◆ What the task requires ◆
Pick every line with "that" from the material below.

**** Records provided ****

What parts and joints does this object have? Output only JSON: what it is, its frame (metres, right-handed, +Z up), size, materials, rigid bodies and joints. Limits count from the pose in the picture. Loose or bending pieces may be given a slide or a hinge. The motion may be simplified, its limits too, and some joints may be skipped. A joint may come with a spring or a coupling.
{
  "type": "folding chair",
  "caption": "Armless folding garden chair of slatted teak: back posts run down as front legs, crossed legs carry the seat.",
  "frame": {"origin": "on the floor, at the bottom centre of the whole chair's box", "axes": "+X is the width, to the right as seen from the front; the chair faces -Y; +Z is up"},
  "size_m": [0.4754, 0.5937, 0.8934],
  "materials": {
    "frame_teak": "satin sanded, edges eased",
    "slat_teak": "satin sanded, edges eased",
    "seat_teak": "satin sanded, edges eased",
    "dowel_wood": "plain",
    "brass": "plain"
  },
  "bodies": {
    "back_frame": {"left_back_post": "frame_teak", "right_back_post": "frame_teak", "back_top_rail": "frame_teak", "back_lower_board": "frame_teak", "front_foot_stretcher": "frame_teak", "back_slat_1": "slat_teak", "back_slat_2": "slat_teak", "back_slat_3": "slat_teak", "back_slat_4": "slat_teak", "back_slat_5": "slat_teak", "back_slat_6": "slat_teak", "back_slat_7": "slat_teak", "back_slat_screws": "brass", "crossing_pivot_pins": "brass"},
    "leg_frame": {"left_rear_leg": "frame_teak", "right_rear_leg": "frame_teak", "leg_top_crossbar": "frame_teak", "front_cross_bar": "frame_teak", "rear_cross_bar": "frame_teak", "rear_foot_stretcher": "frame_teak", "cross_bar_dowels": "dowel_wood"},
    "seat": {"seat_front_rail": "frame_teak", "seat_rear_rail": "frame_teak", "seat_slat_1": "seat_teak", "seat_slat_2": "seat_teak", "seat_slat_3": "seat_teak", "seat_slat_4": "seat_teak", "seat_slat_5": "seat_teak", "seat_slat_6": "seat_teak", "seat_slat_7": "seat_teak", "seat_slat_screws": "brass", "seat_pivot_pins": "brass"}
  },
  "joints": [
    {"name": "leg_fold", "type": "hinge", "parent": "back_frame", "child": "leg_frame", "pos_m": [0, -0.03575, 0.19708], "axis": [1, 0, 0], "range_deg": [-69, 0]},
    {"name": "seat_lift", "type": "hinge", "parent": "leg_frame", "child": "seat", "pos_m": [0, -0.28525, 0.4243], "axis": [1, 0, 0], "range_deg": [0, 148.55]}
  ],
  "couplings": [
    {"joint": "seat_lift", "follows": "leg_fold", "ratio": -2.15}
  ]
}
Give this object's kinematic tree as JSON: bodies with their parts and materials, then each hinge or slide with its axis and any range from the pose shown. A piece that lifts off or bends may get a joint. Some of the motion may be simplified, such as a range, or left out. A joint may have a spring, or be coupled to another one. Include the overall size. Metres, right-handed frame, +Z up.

****
**** Records provided ****

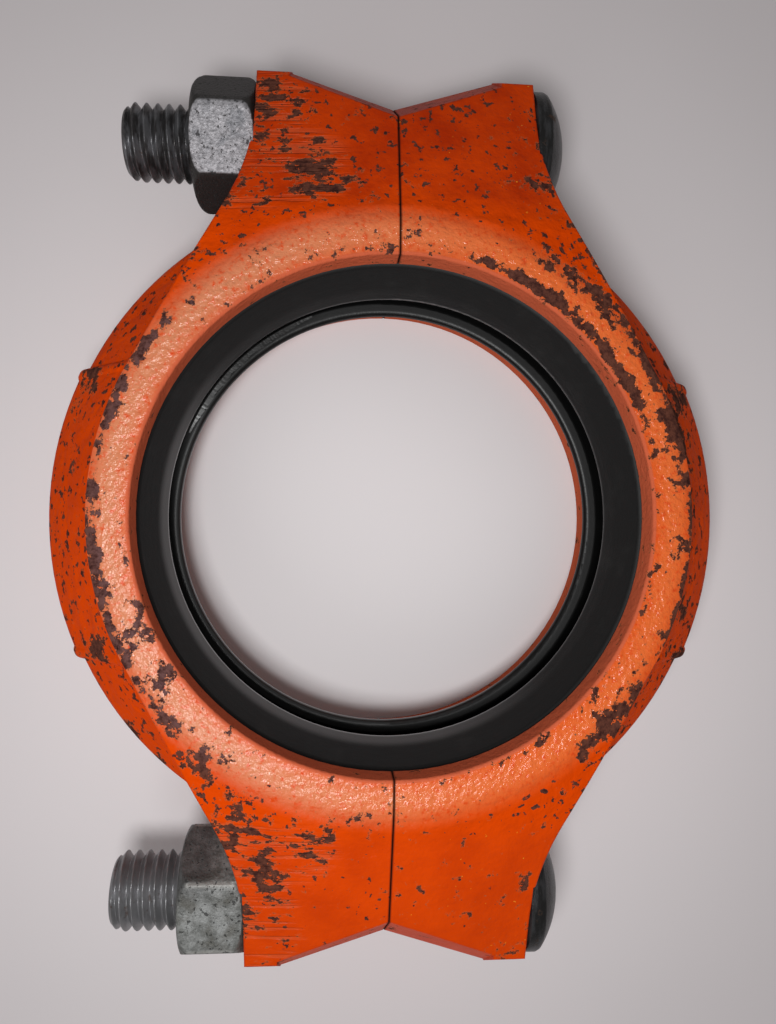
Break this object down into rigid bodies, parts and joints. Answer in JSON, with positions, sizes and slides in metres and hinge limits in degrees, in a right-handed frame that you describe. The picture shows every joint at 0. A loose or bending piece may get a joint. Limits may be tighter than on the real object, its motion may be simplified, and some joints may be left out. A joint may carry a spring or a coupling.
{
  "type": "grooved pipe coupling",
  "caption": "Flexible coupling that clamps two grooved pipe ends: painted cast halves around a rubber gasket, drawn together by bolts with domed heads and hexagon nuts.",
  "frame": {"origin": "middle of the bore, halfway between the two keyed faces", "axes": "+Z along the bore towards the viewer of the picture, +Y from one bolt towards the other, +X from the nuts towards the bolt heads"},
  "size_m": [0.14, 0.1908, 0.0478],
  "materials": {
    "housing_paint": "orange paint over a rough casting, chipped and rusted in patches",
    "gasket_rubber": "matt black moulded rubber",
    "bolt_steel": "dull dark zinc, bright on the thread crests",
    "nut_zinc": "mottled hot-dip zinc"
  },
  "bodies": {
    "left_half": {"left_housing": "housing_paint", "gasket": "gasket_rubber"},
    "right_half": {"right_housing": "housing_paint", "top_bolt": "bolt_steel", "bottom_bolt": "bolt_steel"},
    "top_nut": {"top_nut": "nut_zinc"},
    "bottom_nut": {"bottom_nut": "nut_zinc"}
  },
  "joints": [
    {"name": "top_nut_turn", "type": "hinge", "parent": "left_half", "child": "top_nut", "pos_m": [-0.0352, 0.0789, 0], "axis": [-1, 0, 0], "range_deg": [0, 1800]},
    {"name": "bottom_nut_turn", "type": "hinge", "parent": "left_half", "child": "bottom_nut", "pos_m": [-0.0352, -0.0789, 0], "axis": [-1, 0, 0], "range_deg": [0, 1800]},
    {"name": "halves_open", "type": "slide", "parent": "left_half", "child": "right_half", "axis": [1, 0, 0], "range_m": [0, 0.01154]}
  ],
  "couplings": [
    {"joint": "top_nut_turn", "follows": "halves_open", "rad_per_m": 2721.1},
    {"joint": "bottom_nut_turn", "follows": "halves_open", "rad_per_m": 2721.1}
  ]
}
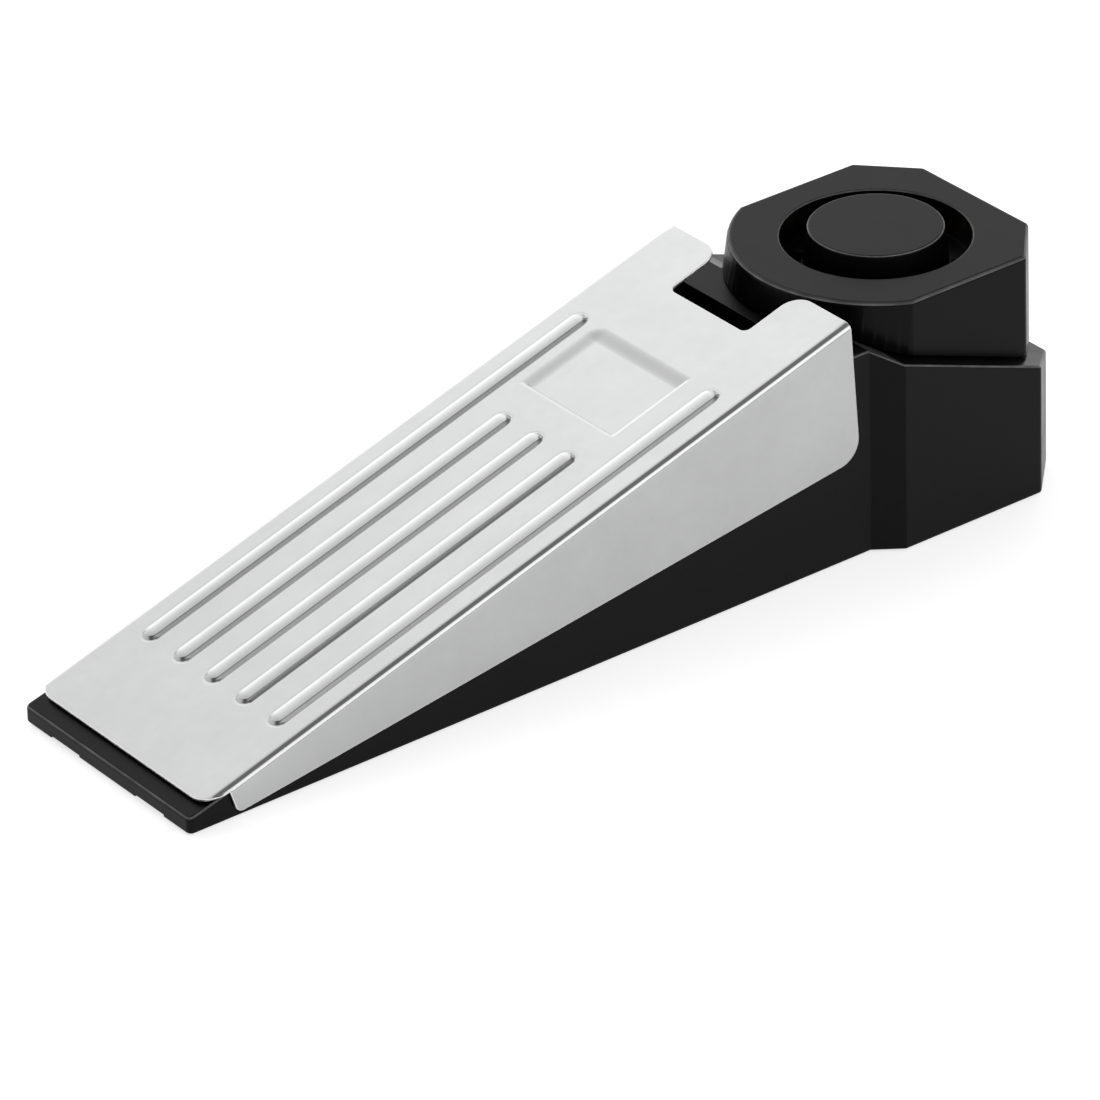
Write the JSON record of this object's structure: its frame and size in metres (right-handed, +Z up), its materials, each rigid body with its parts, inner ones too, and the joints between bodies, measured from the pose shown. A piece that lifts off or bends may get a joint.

****
**** Records provided ****

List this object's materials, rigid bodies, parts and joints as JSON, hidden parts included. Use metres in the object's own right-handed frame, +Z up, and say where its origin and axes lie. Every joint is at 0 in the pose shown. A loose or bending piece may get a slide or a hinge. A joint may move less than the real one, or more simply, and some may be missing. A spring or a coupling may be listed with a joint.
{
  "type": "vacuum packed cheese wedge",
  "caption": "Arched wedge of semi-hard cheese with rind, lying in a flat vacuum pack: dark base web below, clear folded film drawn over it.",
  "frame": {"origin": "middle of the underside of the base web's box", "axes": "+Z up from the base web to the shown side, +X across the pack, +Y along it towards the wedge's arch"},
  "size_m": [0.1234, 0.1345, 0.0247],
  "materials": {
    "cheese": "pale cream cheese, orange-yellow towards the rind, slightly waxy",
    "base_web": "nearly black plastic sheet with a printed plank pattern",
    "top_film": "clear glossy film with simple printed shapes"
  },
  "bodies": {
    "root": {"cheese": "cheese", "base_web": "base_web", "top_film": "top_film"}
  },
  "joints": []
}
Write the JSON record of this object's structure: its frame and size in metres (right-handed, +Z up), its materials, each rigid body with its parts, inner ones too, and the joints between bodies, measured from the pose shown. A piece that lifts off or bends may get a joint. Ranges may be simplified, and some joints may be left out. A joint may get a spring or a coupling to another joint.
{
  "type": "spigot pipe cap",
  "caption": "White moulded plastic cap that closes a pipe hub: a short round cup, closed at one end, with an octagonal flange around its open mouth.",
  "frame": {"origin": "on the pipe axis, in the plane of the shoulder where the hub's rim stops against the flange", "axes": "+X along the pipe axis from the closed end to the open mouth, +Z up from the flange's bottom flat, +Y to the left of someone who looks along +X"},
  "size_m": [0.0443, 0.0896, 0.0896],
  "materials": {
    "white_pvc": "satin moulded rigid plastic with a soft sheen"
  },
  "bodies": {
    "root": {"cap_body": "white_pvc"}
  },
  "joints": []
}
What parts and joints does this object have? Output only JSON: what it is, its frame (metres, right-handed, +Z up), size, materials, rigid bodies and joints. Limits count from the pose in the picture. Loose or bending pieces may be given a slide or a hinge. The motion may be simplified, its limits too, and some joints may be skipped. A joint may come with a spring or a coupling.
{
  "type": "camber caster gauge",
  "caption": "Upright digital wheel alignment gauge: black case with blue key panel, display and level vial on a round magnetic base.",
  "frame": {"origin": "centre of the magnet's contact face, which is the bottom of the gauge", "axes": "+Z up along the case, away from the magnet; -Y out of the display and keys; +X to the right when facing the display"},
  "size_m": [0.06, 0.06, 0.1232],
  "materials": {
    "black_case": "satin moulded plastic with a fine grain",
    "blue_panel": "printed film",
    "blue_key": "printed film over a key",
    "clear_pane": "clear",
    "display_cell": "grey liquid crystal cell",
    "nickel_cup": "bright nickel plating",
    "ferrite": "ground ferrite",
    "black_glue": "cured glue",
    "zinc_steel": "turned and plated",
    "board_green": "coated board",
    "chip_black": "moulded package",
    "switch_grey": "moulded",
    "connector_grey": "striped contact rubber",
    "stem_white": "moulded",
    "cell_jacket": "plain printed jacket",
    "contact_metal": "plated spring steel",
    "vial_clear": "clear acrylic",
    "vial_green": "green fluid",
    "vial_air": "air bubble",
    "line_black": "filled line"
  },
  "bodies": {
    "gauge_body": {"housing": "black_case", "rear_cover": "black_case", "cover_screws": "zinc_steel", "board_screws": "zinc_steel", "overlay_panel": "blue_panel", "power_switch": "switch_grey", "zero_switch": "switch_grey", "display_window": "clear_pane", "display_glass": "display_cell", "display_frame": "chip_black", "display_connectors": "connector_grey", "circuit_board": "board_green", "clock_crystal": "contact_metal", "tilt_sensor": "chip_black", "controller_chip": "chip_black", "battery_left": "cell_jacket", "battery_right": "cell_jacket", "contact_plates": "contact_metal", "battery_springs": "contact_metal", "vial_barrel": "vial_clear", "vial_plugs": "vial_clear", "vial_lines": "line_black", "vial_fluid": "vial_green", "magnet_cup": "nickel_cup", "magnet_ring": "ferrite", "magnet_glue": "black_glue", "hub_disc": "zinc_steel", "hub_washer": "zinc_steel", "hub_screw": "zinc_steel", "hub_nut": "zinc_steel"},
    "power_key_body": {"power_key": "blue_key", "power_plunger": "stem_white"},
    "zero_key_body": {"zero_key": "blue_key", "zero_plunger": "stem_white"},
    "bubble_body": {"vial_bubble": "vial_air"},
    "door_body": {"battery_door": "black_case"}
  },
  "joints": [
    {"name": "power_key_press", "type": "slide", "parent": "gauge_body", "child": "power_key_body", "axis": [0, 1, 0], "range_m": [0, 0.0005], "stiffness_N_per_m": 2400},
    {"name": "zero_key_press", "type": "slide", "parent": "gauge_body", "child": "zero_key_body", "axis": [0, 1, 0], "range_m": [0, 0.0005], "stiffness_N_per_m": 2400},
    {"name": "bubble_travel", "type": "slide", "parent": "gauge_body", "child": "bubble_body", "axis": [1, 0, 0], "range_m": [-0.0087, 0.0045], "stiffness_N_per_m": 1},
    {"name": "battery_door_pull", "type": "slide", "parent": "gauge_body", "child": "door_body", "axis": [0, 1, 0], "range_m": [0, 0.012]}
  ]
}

****

◆ Result of this task ◆
Give this object's kinematic tree as JSON: bodies with their parts and materials, then each hinge or slide with its axis and any range from the pose shown. A piece that lifts off or bends may get a joint. Some of the motion may be simplified, such as a range, or left out. A joint may have a spring, or be coupled to another one. Include the overall size. Metres, right-handed frame, +Z up.
Break this object down into rigid bodies, parts and joints. Answer in JSON, with positions, sizes and slides in metres and hinge limits in degrees, in a right-handed frame that you describe. The picture shows every joint at 0. A loose or bending piece may get a joint. Limits may be tighter than on the real object, its motion may be simplified, and some joints may be left out. A joint may carry a spring or a coupling.
  "caption": "Flexible coupling that clamps two grooved pipe ends: painted cast halves around a rubber gasket, drawn together by bolts with domed heads and hexagon nuts.",
Write the JSON record of this object's structure: its frame and size in metres (right-handed, +Z up), its materials, each rigid body with its parts, inner ones too, and the joints between bodies, measured from the pose shown. A piece that lifts off or bends may get a joint.
Write the JSON record of this object's structure: its frame and size in metres (right-handed, +Z up), its materials, each rigid body with its parts, inner ones too, and the joints between bodies, measured from the pose shown. A piece that lifts off or bends may get a joint. Ranges may be simplified, and some joints may be left out. A joint may get a spring or a coupling to another joint.
  "caption": "White moulded plastic cap that closes a pipe hub: a short round cup, closed at one end, with an octagonal flange around its open mouth.",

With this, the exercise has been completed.